For a guy in as much doubt as I am about my current novel (or, okay, novelS — I’ve still got that time-travel story locked in a drawer, just waiting on me to finish this superhero thing so that I can do some much-needed editing), it seems foolish to ignore tips and advice that are just floating out there in the open air. I’ve literally had episodes downloaded on my phone for months that I’ve not listened to, and I have no idea why.

This morning, for whatever reason, I turned it on.

<Writing Excuses> is awesome, it really is. If you are a writer like me (that is to say, a writer who maybe doesn’t fully, 100% consider himself a real writer because he has not as yet received any payment for anything he’s written; or perhaps a writer who doesn’t consider himself a real writer because he can’t shake the notion that he doesn’t know what he’s doing), you owe it to yourself to give it a listen. Their most recent spate of episodes (they’re in season 11 now) deals with this thing they’re calling “elemental genres”, which is a different way of thinking about stories. In short, and to sum up episode 1, elemental genre is not your bookshelf genre: horror, sci-fi, mystery, romance. Elemental genre is the thing that drives the story itself: heist, discovery, love story, quest.

For example, Die Hard is an action movie, but it’s really about a man trying to reconnect with his wife. Star Wars: TFA is a sci-fi space opera, but it’s really about a girl trying to find out just who the hell she is. The Hunger Games is a dystopian action story, but it’s really a story about political issues surrounding the balance of power.

In other words, genre as we typically think about genre is just the trappings of the story: the costume, the setting, the recognizable figures and signposts dotting the landscape. Sci-fi stories feature futurism or far-off planets or silvery bodysuits or aliens. Fantasy is gonna have knights and dragons and magic and names with lots of apo’str’ophes. (If I ever write a character with an apostrophe in their name, you can shoot me. Preferably with a word-gun loaded with exploding apostrophe bullets that explode and attack my face like a swarm of angry be’es.) But that’s just form.

When it comes to function, there is a world of possibilities lurking under the shape of the form. I listened to that, and realizations started crashing down around me like anvils in a Bugs Bunny cartoon. I’ve been writing my stories as genre pieces without thinking too hard about what’s driving them. Which is why I’m off the rails and stalling out.

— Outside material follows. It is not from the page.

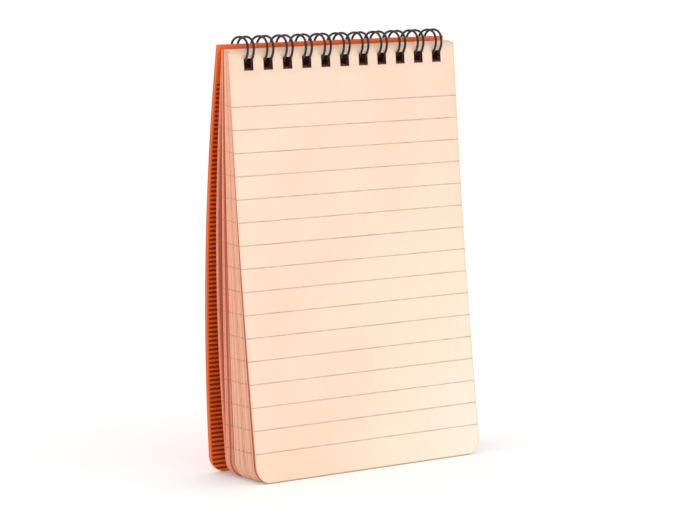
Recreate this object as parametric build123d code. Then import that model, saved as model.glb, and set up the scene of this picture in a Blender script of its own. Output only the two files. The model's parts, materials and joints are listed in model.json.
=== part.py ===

My current superhero story? The protagonist wants it to be a coming-of-age story, but it’s really a heist novel, because there’s a thing that the hero needs, and it’s closely protected by the bad guys.

My sci-fi time-travel novel? The protagonist wants it to be an action story, but it’s really an identity crisis, because the girl knows who she’s supposed to be but she doesn’t know why.

My head is exploding.

I have to go write some things down.

And then I need to listen to more %Writing Excuses%.

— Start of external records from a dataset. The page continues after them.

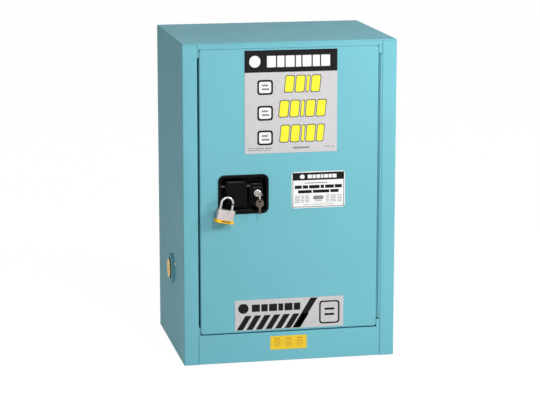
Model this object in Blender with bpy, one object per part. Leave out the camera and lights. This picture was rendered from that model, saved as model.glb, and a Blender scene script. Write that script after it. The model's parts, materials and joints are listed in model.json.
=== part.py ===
"""Compact double-walled safety cabinet for corrosive or flammable liquids, with one hinged door.

Metres, +Z up. The door faces -Y. Pieces are laid out from the cabinet's front face, at y = 0, and its
middle, at x = 0. One empty at the end puts the middle of the whole thing's base at the origin.
"""

import math

import bmesh
import bpy
from mathutils import Matrix, Vector

MM = 0.001
DEGREE = math.pi / 180
QUARTER = math.pi / 2

# Overall sizes of the cabinet body
WIDTH = 590.6 * MM
DEPTH = 457.2 * MM
HEIGHT = 889.0 * MM

# Sheet metal and the spaces between pieces
SHEET = 1.2 * MM
BEND = 3.0 * MM
GAP = 0.3 * MM
AIR = 38.1 * MM
OVERRUN = 2.0 * MM
LEAST_RADIUS = 0.2 * MM
CORNER_STEPS = 2
CUP_CORNER_STEPS = 3
BEND_STEPS = 2
ROUND_SIDES = 16
SMALL_SIDES = 10
FINE_SIDES = 8
HEX_SIDES = 6
SMOOTH_ANGLE = 35 * DEGREE

# Feet
FOOT_SHOW = 3.0 * MM
FOOT_FROM_SIDE = 34.0 * MM
FOOT_BEHIND_JAMB = 14.0 * MM
FOOT_RADIUS = 16.0 * MM
STUD_RADIUS = 5.0 * MM
FOOT_TRAVEL = 20.0 * MM
NUT_RADIUS = 9.0 * MM
NUT_HEIGHT = 8.0 * MM

# Frame round the door
STILE = AIR + 2 * SHEET + GAP
STOP = 14.0 * MM
REAR_FLANGE = 18.0 * MM
TOP_LIP = 4.0 * MM
TOP_RAIL = 15.8 * MM
BOTTOM_RAIL = 82.0 * MM
RAIL_RETURN = 12.0 * MM

# Door
DOOR_DEPTH = 38.0 * MM
DOOR_BACK_SPACE = 2.0 * MM
DOOR_RETURN = 20.0 * MM
DOOR_CORNER = 6.0 * MM
LATCH_SLIT = 5.3 * MM
HINGE_SLOT = 10.0 * MM
DOOR_TOP_SLIT = 1.2 * MM
DOOR_BOTTOM_SLIT = 3.0 * MM
LINER_INSET = 6.0 * MM
LINER_CORNER = 8.0 * MM

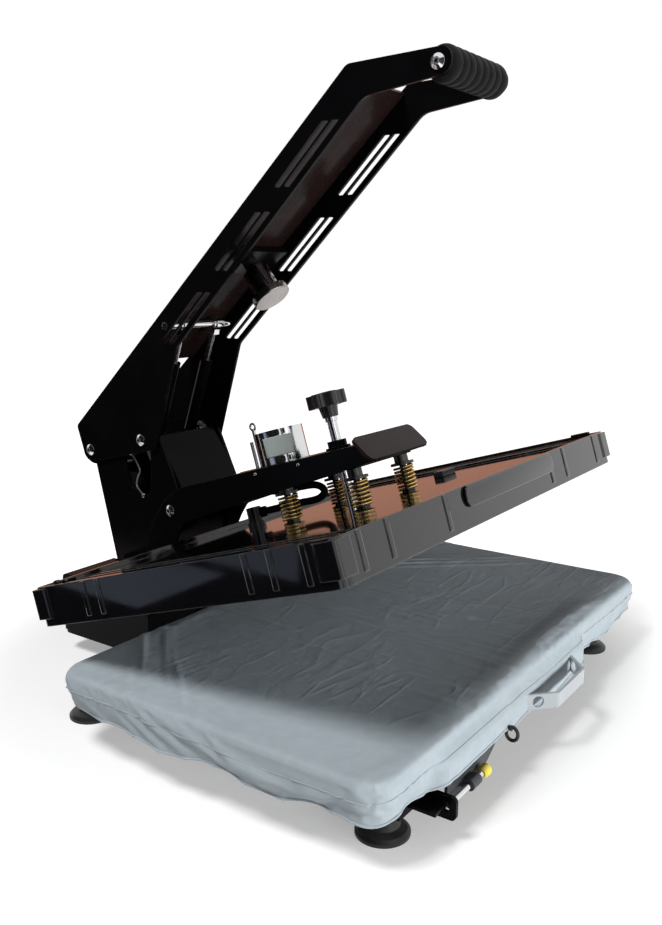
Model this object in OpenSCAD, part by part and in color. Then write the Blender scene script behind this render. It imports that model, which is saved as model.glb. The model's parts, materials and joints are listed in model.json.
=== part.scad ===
// Slide-out clamshell heat press with a magnet catch, drawn as it stands open.
// Drawing axes: +X to the user's right, +Y to the rear, +Z up, floor at z = 0.
// Every piece is drawn about the centre of the lower platen; placed() moves the
// whole machine so that its outline is centred on the origin.

/* [Lower table] */
// Width of the lower platen
table_w = 620; // [580:2:630]
// Depth of the lower platen, front to rear
table_d = 374; // [350:2:380]
// Thickness of the lower platen
table_t = 10; // [8:1:14]
// Height of the lower platen's underside above the floor
table_z = 66; // [66:1:70]
// Thickness of the silicone pad
pad_t = 8; // [5:1:10]
// Thickness of the cloth cover
cloth_t = 1.7; // [1.2:0.1:2.4]
// How far the cloth cover stands out past the platen edge
cloth_ease = 10; // [8:0.5:12]
// Corner radius of the cloth cover
cloth_r = 30; // [20:1:40]
// Height of the cloth hem above the floor
hem_z = 46; // [40:1:54]
// Depth of the folds at the hem
fold_depth = 4; // [1:0.5:5]

/* [Base] */
// Distance of the feet from the centre line
foot_x = 251; // [230:1:265]
// Front feet, distance in front of the table centre
foot_front = 156; // [140:1:165]
// Rear feet, distance behind the table centre
foot_rear = 226; // [215:1:235]
// Diameter of a rubber foot at the floor
foot_d = 50; // [40:1:60]
// Height of a rubber foot
foot_h = 25; // [20:1:28]
// Width of the base tubes
rail_w = 24; // [18:1:28]
// Height of the base tubes
rail_h = 20; // [15:1:20]
// Thickness of the rear base plate
plate_t = 4; // [3:0.5:6]
// Distance of the drawer slides from the centre line
slide_x = 170; // [140:1:190]
// Height of the slide channel section
slide_h = 20; // [16:1:20]
// Thickness of the uprights
upright_t = 4; // [3:0.5:4]
// Width of the rear housings
housing_w = 82; // [70:1:90]
// Height of the rear housings
housing_h = 76; // [60:1:78]

/* [Linkage] */
// Yoke hinge, distance behind the table centre
hinge_y = 320; // [318:1:322]
// Yoke hinge, height above the floor
hinge_z = 60; // [58:1:62]
// Angle that the yoke swings open
yoke_swing = 17.37; // [15:0.01:17.5]
// Lever hinge, distance behind the table centre
lever_y = 431.4; // [430:0.1:433]
// Lever hinge, height above the floor
lever_z = 248.9; // [247:0.1:250]
// Angle that the lever turns from open to closed
lever_turn = 39.4; // [38:0.1:40]
// Diameter of the hinge bolts
bolt_d = 10; // [8:0.5:12]
// Diameter of the link bolts
link_bolt_d = 8; // [6:0.5:10]
// Width of a toggle link
link_w = 22; // [18:1:24]
// Diameter of a gas spring cylinder
gas_d = 16; // [14:0.5:18]
// Diameter of a gas spring rod
rod_d = 8; // [6:0.5:9]
// Distance of the gas springs from the centre line
gas_x = 30; // [28:0.5:32]

/* [Upper platen] */
// Gap between the cloth and the heat platen when closed
press_gap = 4.5; // [4.2:0.1:8]
// Width of the heater cover
cover_w = 622; // [600:2:640]
// Depth of the heater cover
cover_d = 404; // [390:2:410]
// How far the heater cover sits behind the table centre
cover_y = 12.7; // [8:0.1:16]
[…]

Writing Journal: in which I ponder on stuff happening


I’m having serious insecurities about my writing lately.

I mean, I guess that sentence could be true for any writer at any time, ever, but it feels more so now, and I can’t really say why. I feel like the narrative I’m crafting is boggy and mired, like it’s trying to slog through a swamp replete with swarming, biting mosquitoes, noxious muck that sucks at your shoes, and probably a bunch of gators lurking just below the surface, waiting for you to come close enough to take a chomp at.

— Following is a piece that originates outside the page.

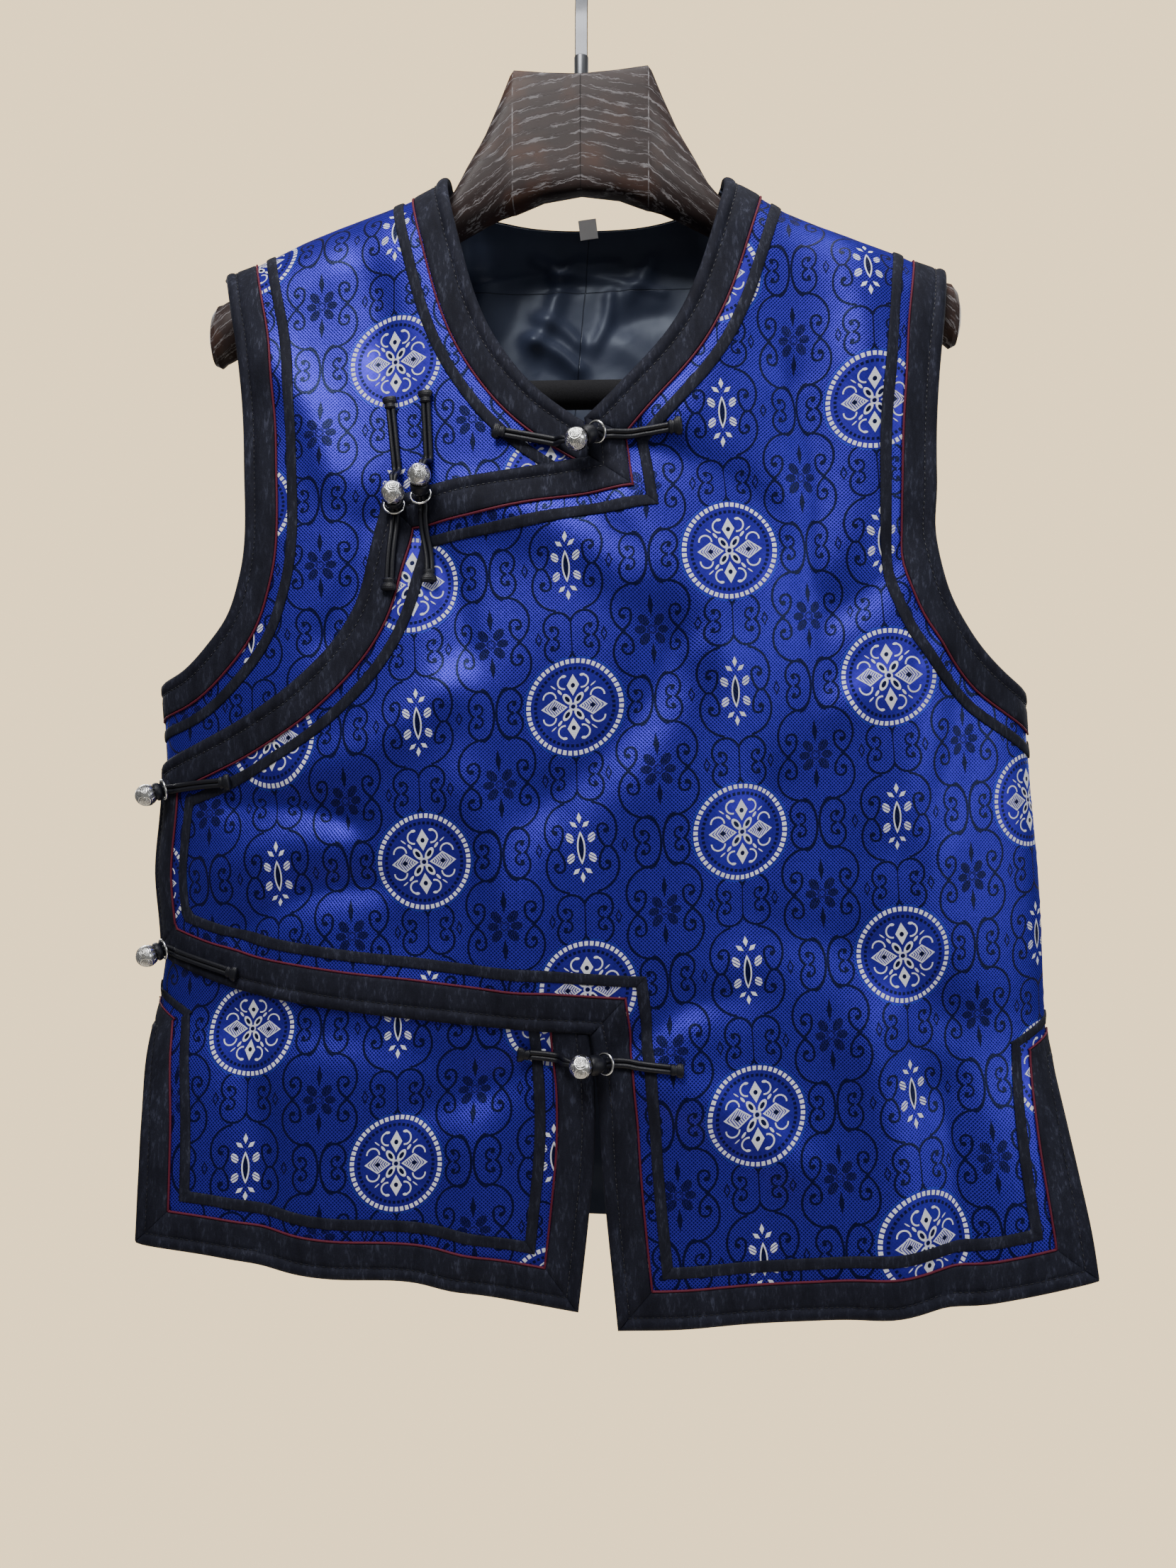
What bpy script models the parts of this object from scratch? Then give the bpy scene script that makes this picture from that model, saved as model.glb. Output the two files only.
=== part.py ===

It’s slow going, is what I’m trying to say. Not the writing — that’s moving along just fine — but the story itself. I constantly fear that it’s lurking dangerously on the precipice of going down forever in the mire. And I’m not 100% sure what to attribute this feeling to, this spider-sense that something’s wrong. The writing doesn’t feel so terribly dissimilar from the writing in my first novel, where I felt like things clipped along fairly well.

I think — and who the hell knows, certainly not me — that I’m doing too much explaining. What I mean is, I feel like the current story is more centered on a single character than my previous stories, and it’s particularly centered on the way this character sees the world. That viewpoint is pretty cynical (go figure) and a bit self-doubty (you don’t say) and ultimately a bit nihilistic (shocker). All of which is fine, maybe, but I feel like I’m spending entirely too much time in between things happening dealing with my character’s reactions to the events, with his thoughts and fears and plans for what’s coming next, rather than, you know, just getting to the next thing.

Then I go and watch, oh, I don’t know, any TV show ever and it’s nothing but things happening at breakneck pace. Tonight it’s Penny Dreadful, for example, and in one episode, a character tracks down his childhood home and throttles the current landlord; another pair of characters turns another character evil and then all three bathe in the blood of a previous antagonist; another character enters a hypnotic state wherein she learns of a previous involvement with another character that we never knew about, and yet another character goes on a murdering rampage with yet another character he just met while still another character chases him across the desert of the Wild West. I mean, holy sharknado. That’s all in just one hour.

Now, yeah, I know, that’s TV, which is not a novel. TV is a flash-flame, table-side grill, while a novel is a slow-cooker. But still. There’s hardly time to breathe in between all that stuff happening, let alone time to reflect, react, or plan for the future.

So, then, I take a page from that particular book and pursue tonight’s writing with a mind toward action, action, action, and bang out 850 words without breaking a sweat. And it’s great! But it leaves me wondering: am I writing this particular novel all wrong? Am I living too much in the character’s (and, by extension, my own) head, at the expense of actually letting the story happen? Maybe the story needs more passages like the one tonight, more swathes of stuff happening with less thinking about the stuff on the part of one character or another.

But then, (dammit,) I circle back around, because aren’t the protagonist’s internal struggles just as important as the external ones that manifest as he’s robbing banks to equip his newfound secret lair with the help of his newly reprogrammed robot companion? (Oh, yeah, spoiler alert, I guess, kinda.) I mean, the current novel is sort of an anti-superhero story, so it needs a fair bit of rock ’em sock ’em action, but without that introspection weaved throughout, won’t it ring hollow?

Just another missive from I-have-no-idea-what-I’m-doing-island.